How about the research on this issue? Completely lacking.
It all depends on the type of fruit. Blueberries are great, as we can see from the research cited above. The combination of ingredients in fruits is a good indicator of which fruits to include, beginning with sugar content. Here is a brief guide from one source:
The ideal fruit should offer low sugar content, high nutrient content (antioxidants, etc.), and some fiber. It sure isn’t simple, is it? All things considered, blueberries and watermelon are at the top of my list.
The main point is: Above all else, keep the sugar content down.
2) Adding Oil
The logic behind the advice to add oil to your smoothies is that it will enhance the bioavailability of oil-soluble/fat-soluble nutrients from the plant material. This is, again, a reasonable suggestion.
How about the research on this issue? Almost completely lacking.
On the scale of solubility, beta-carotene and vitamin E are examples of nutrients that are known to be more bioavailable when consumed with fats and oils. This observation would probably extend to many other oil-soluble/fat-soluble nutrients, too. They include vitamins A, D, and K. Many antioxidant phytonutrients are also more oil-soluble than they are water-soluble.
The benefit of adding oils to smoothies is that certain oils have health benefits of their own. Fish oils, flax oil, and coconut oil are the best and most cost-effective. You can get a wonderful dose of omega-3 oils from just a couple of teaspoons of the right fish oil. This is the simplest way to reap the benefits of DHA without having to take any large fish oil capsules.
My choice is to alternate days with fish oil vs. days with coconut oil in my smoothies. The health benefits of coconut oil are becoming more well-known, in spite of fear-mongering by thoughtless medical folks about this excellent mixture.
If you are adding oil to your smoothie, which seems to be the best way to boost its value, be absolutely sure to avoid any of the common vegetable oils on the market. They are bad in so many ways that it is best to just avoid them.
Making Smoothies Easily – A Hint
Frozen ingredients are the easiest to blend into a fine consistency. Frozen foods in general are easier for blending because they are so brittle.
My two favorite greens are spinach and kale. Frozen chopped spinach, with no additive of any kind, is easy to find in the frozen food section of your supermarket. As for kale, buy fresh baby kale and stick it in the freezer.
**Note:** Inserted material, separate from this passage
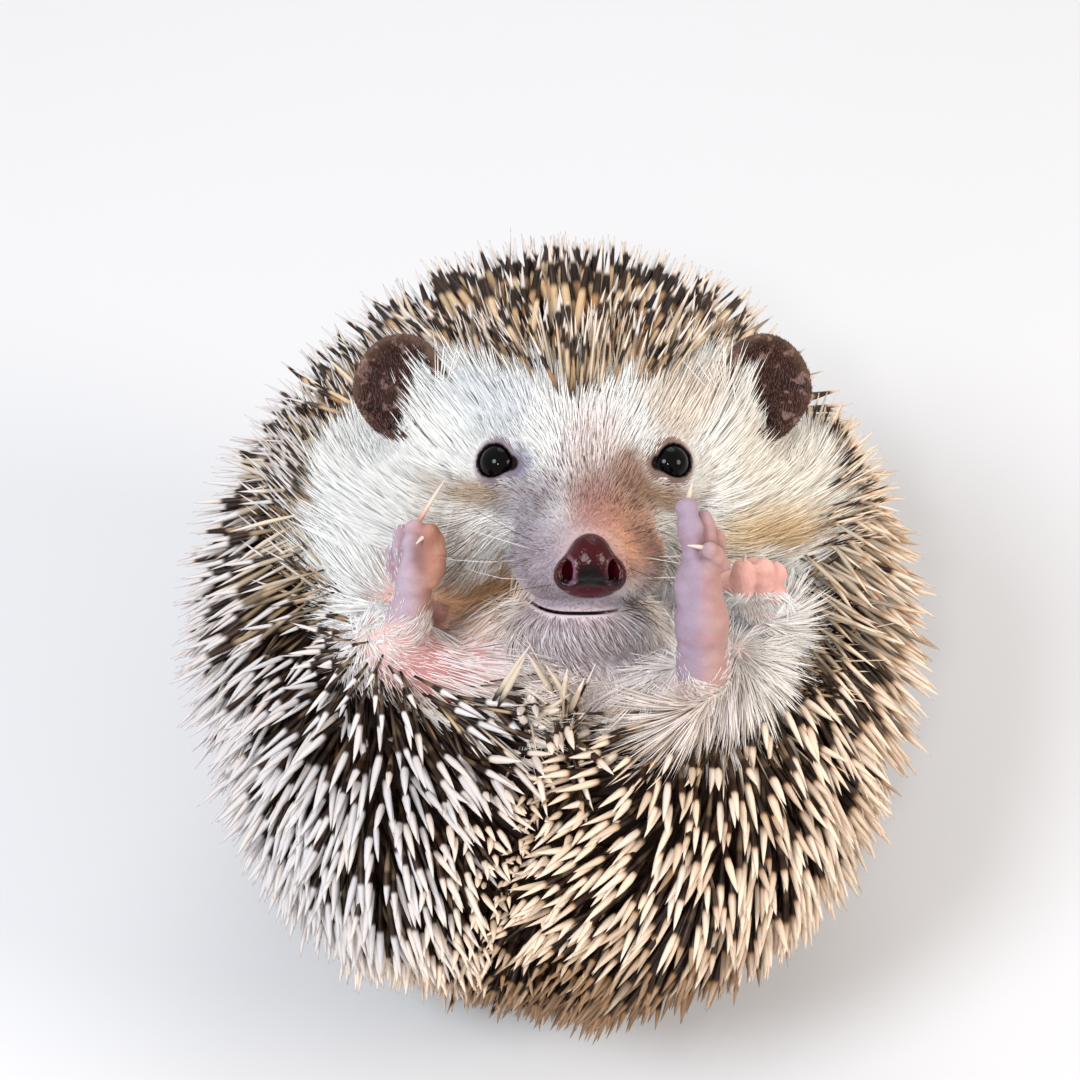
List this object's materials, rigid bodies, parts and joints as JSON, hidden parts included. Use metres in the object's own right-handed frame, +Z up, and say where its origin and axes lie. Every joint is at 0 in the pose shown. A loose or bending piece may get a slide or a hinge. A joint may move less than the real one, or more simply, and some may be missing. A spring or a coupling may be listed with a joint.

I have successfully frozen beets that I cut up fresh.
Freeze fresh blueberries when they are in season. Otherwise just get frozen blueberries. They are always easy easy to find.
What about the best combinations?
Once I got past the notion that I had to measure everything precisely, I simply grabbed ingredients in what looked to be the right amounts. This means about 1-2 cups of spinach, 1-2 cups of kale, a cup of blueberries, 2 tablespoons of oil, and 16 ounces of water. I may also substitute a cup of frozen beets, which I cut up fresh and stash in the freezer, for a portion of either the spinach or the kale.
None of these are what you would call gourmet flavors. They all taste like extract of lawn, with a hint of blueberries or beets or maybe a banana now and again. Sometimes I add sea salt, which provides a small improvement. Sometimes I add a few drops of flavored Stevia.
Generally I like these things, although my wife mostly does not. I encourage you to simply experiment a bit until you hit on a few combinations that tickle your fancy…and that are probably very good for your health, too!
There, now that was a simple set of recommendations, with a little dose of science. And it didn’t cost you anything except your time to read this post. What a deal!